Return verbatim everything from the first line through the line that contains "return first", and stop there.

(Supplied material):
···

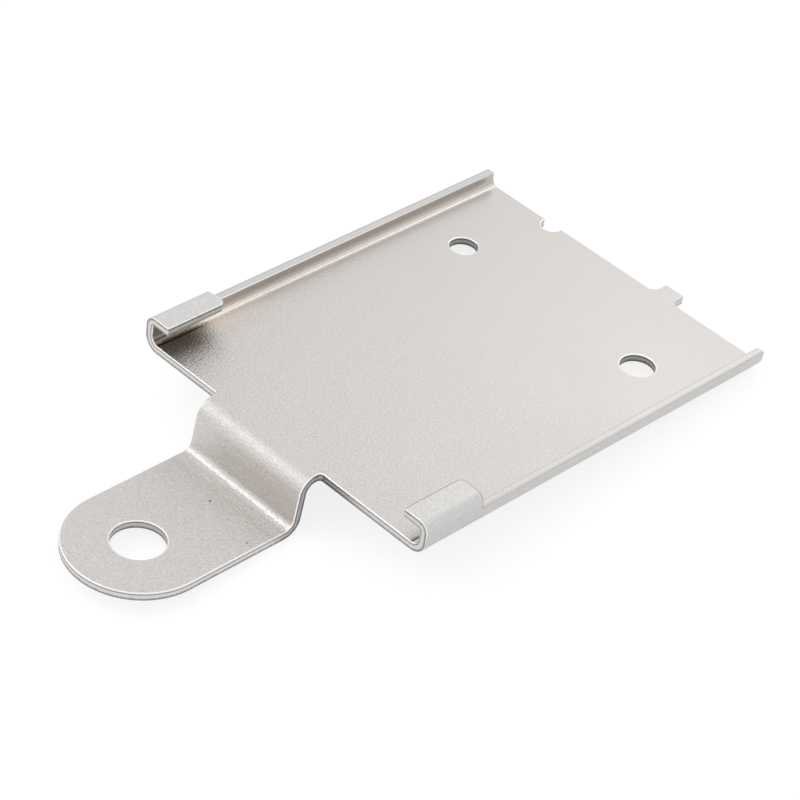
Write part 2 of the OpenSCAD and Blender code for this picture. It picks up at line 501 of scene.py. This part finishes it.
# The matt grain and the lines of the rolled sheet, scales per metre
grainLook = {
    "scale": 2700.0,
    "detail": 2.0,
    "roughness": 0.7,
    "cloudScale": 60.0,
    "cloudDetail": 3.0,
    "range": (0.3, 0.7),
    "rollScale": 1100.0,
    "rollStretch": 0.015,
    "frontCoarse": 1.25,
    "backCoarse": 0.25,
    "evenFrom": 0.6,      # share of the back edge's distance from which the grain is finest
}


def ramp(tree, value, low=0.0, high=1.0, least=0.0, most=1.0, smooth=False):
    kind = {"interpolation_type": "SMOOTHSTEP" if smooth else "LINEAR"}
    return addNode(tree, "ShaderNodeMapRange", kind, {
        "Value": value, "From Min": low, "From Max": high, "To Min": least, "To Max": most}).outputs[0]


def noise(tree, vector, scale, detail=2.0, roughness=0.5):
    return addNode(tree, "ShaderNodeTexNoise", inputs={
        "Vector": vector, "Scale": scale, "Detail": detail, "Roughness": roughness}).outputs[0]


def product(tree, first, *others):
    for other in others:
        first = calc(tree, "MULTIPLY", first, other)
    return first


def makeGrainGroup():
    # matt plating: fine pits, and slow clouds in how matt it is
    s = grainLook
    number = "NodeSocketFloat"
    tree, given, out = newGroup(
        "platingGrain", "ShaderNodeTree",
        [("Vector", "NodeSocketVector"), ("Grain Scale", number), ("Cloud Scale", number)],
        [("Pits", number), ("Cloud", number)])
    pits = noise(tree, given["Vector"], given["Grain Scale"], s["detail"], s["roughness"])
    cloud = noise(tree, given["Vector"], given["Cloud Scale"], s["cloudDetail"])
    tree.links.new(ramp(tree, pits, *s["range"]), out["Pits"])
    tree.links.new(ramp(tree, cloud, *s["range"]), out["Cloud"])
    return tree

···

(Task response):
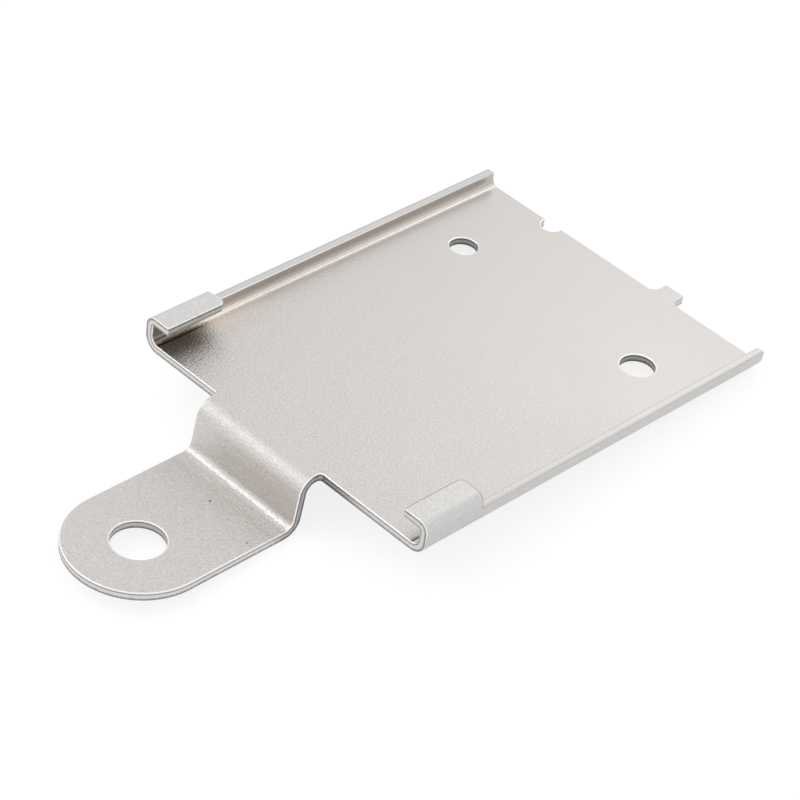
Write part 2 of the OpenSCAD and Blender code for this picture. It picks up at line 501 of scene.py. This part finishes it.
# The matt grain and the lines of the rolled sheet, scales per metre
grainLook = {
    "scale": 2700.0,
    "detail": 2.0,
    "roughness": 0.7,
    "cloudScale": 60.0,
    "cloudDetail": 3.0,
    "range": (0.3, 0.7),
    "rollScale": 1100.0,
    "rollStretch": 0.015,
    "frontCoarse": 1.25,
    "backCoarse": 0.25,
    "evenFrom": 0.6,      # share of the back edge's distance from which the grain is finest
}


def ramp(tree, value, low=0.0, high=1.0, least=0.0, most=1.0, smooth=False):
    kind = {"interpolation_type": "SMOOTHSTEP" if smooth else "LINEAR"}
    return addNode(tree, "ShaderNodeMapRange", kind, {
        "Value": value, "From Min": low, "From Max": high, "To Min": least, "To Max": most}).outputs[0]


def noise(tree, vector, scale, detail=2.0, roughness=0.5):
    return addNode(tree, "ShaderNodeTexNoise", inputs={
        "Vector": vector, "Scale": scale, "Detail": detail, "Roughness": roughness}).outputs[0]


def product(tree, first, *others):
    for other in others:
        first = calc(tree, "MULTIPLY", first, other)
    return first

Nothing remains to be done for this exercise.